>> Start

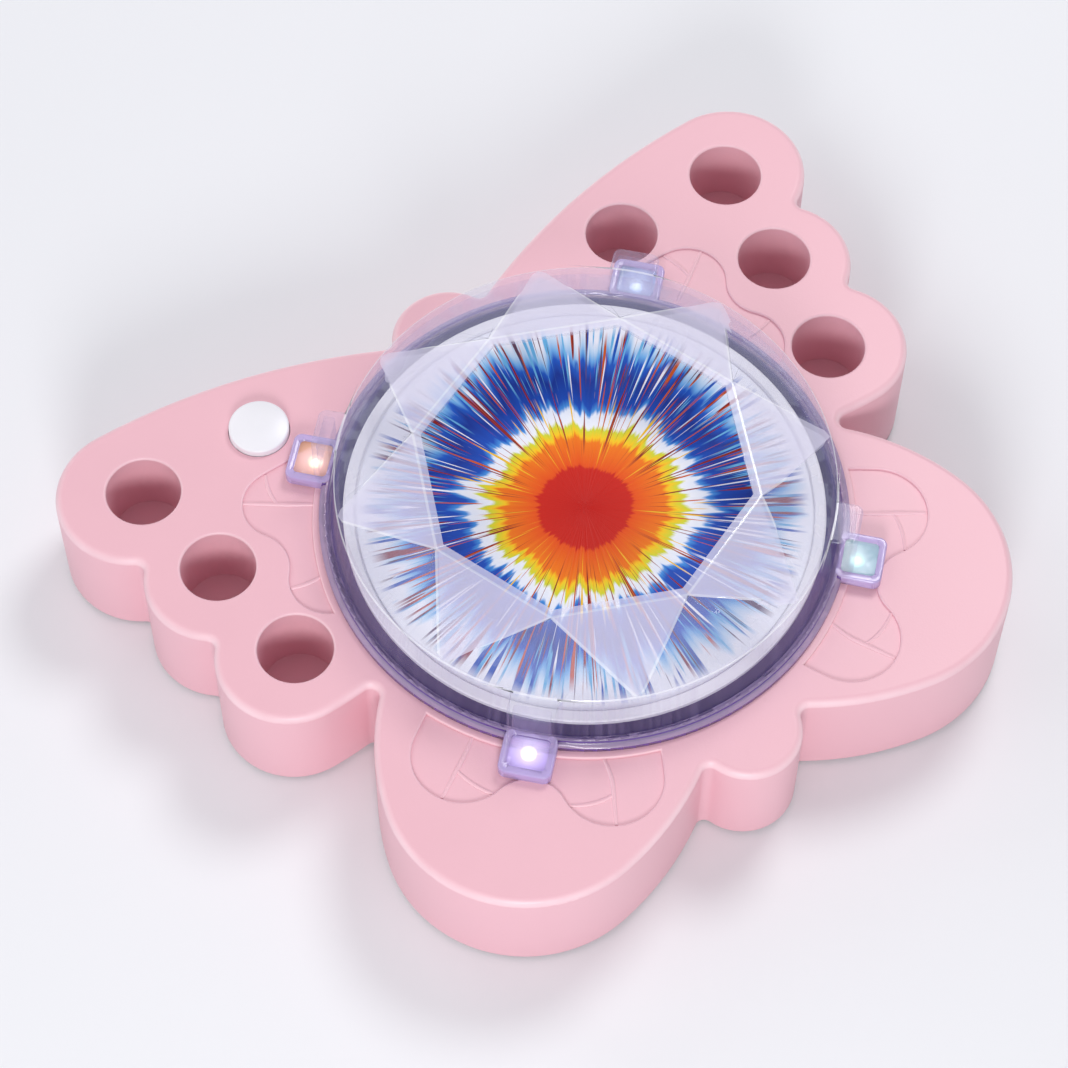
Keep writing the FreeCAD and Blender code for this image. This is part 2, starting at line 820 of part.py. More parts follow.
def switch_plunger():
    x, y = button_place()
    half = plunger_size / 2
    low = button_stem_bottom - plunger_length
    return rounded_block(x - half, x + half, y - half, y + half, low, button_stem_bottom, 0.5)


def push_switch():
    x, y = button_place()
    half = switch_size / 2
    body = rounded_block(x - half, x + half, y - half, y + half, switch_bottom, switch_top, 0.8)
    slot = plunger_size / 2 + plunger_fit
    low = button_stem_bottom - plunger_length - button_travel - 0.3
    return body.cut(block(x - slot, x + slot, y - slot, y + slot, low, switch_top + 1))


def switch_board():
    x, y = button_place()
    a = switch_board_length / 2
    b = switch_board_width / 2
    board = rounded_block(x - a, x + a, y - b, y + b, switch_board_bottom, switch_bottom, 2.0)
    hollow = [cylinder(px, py, 0, switch_bottom + 1, small_through) for px, py in switch_post_places()]
    return board.cut(hollow[0].multiFuse(hollow[1:]))


def led(angle):
    # A round lamp on two legs, pushed up into its collar until its rim stops it
    x, y = on_circle(led_circle, angle)
    body = cylinder(x, y, led_base, led_base + led_body, led_radius)
    dome = Part.makeSphere(led_radius, V(x, y, led_base + led_body))
    rim = cylinder(x, y, led_base - 1.0, led_base, led_rim)
    solid = [body, dome, rim]
    half = led_leg / 2
    for side in (-1, 1):
        px = x + side * led_leg_pitch / 2
        solid.append(
            block(px - half, px + half, y - half, y + half, led_base - 1.0 - led_leg_length,
                  led_base - 0.9)
        )
    return joined(solid)


def battery(index):
    # Neighbouring cells point opposite ways
    x = (index - (cell_count - 1) / 2) * cell_pitch
    way = 1 if index % 2 == 0 else -1
    z = cell_axis
    start = V(x, bay_centre_y - way * (cell_length + nub_length) / 2, z)
    case = Part.makeCylinder(cell_radius, cell_length, start, V(0, way, 0))
    case = case.makeFillet(0.6, round_edges(case))
    nub_start = V(x, start.y + way * (cell_length - 0.2), z)
    nub = Part.makeCylinder(nub_radius, nub_length + 0.2, nub_start, V(0, way, 0))
    return case.fuse(nub).removeSplitter()


def terminal_tag(side, fit):
    # The row's two end contacts have tags that stand out through the bay's side walls
    face = bay_centre_y + side * bay_length / 2
    y0, y1 = sorted([face, face - side * (contact_thickness + fit)])
    inner = (cell_count - 1) / 2 * cell_pitch + contact_width / 2 - 0.5
    x0, x1 = sorted([side * inner, side * (bay_width / 2 + tag_reach)])
    half = tag_width / 2 + fit
    return block(x0, x1, y0, y1, cell_axis - half, cell_axis + half)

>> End

Directions for this task
Your task is to repeat each line of the material exactly.

Complete output
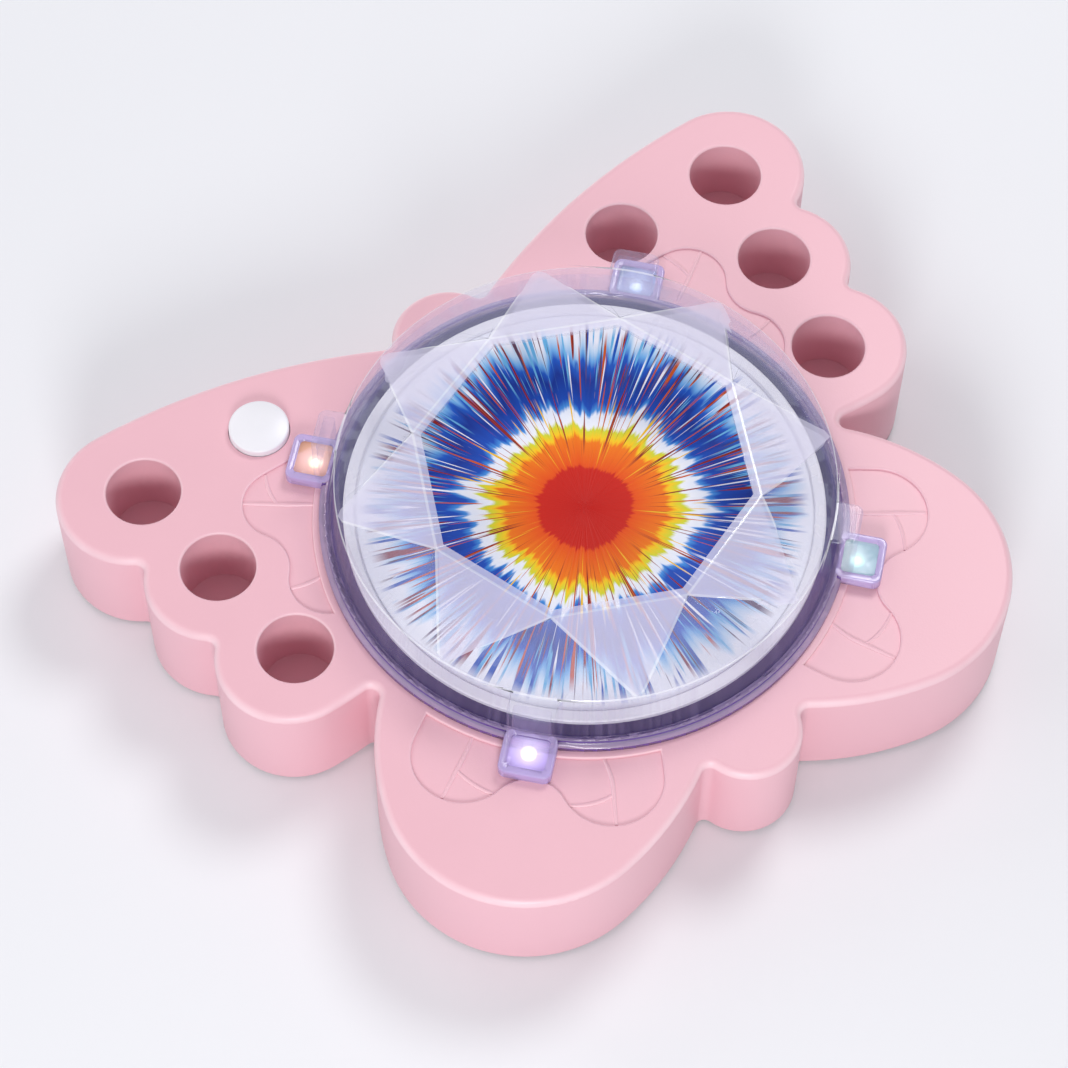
Keep writing the FreeCAD and Blender code for this image. This is part 2, starting at line 820 of part.py. More parts follow.
def switch_plunger():
    x, y = button_place()
    half = plunger_size / 2
    low = button_stem_bottom - plunger_length
    return rounded_block(x - half, x + half, y - half, y + half, low, button_stem_bottom, 0.5)


def push_switch():
    x, y = button_place()
    half = switch_size / 2
    body = rounded_block(x - half, x + half, y - half, y + half, switch_bottom, switch_top, 0.8)
    slot = plunger_size / 2 + plunger_fit
    low = button_stem_bottom - plunger_length - button_travel - 0.3
    return body.cut(block(x - slot, x + slot, y - slot, y + slot, low, switch_top + 1))


def switch_board():
    x, y = button_place()
    a = switch_board_length / 2
    b = switch_board_width / 2
    board = rounded_block(x - a, x + a, y - b, y + b, switch_board_bottom, switch_bottom, 2.0)
    hollow = [cylinder(px, py, 0, switch_bottom + 1, small_through) for px, py in switch_post_places()]
    return board.cut(hollow[0].multiFuse(hollow[1:]))


def led(angle):
    # A round lamp on two legs, pushed up into its collar until its rim stops it
    x, y = on_circle(led_circle, angle)
    body = cylinder(x, y, led_base, led_base + led_body, led_radius)
    dome = Part.makeSphere(led_radius, V(x, y, led_base + led_body))
    rim = cylinder(x, y, led_base - 1.0, led_base, led_rim)
    solid = [body, dome, rim]
    half = led_leg / 2
    for side in (-1, 1):
        px = x + side * led_leg_pitch / 2
        solid.append(
            block(px - half, px + half, y - half, y + half, led_base - 1.0 - led_leg_length,
                  led_base - 0.9)
        )
    return joined(solid)


def battery(index):
    # Neighbouring cells point opposite ways
    x = (index - (cell_count - 1) / 2) * cell_pitch
    way = 1 if index % 2 == 0 else -1
    z = cell_axis
    start = V(x, bay_centre_y - way * (cell_length + nub_length) / 2, z)
    case = Part.makeCylinder(cell_radius, cell_length, start, V(0, way, 0))
    case = case.makeFillet(0.6, round_edges(case))
    nub_start = V(x, start.y + way * (cell_length - 0.2), z)
    nub = Part.makeCylinder(nub_radius, nub_length + 0.2, nub_start, V(0, way, 0))
    return case.fuse(nub).removeSplitter()


def terminal_tag(side, fit):
    # The row's two end contacts have tags that stand out through the bay's side walls
    face = bay_centre_y + side * bay_length / 2
    y0, y1 = sorted([face, face - side * (contact_thickness + fit)])
    inner = (cell_count - 1) / 2 * cell_pitch + contact_width / 2 - 0.5
    x0, x1 = sorted([side * inner, side * (bay_width / 2 + tag_reach)])
    half = tag_width / 2 + fit
    return block(x0, x1, y0, y1, cell_axis - half, cell_axis + half)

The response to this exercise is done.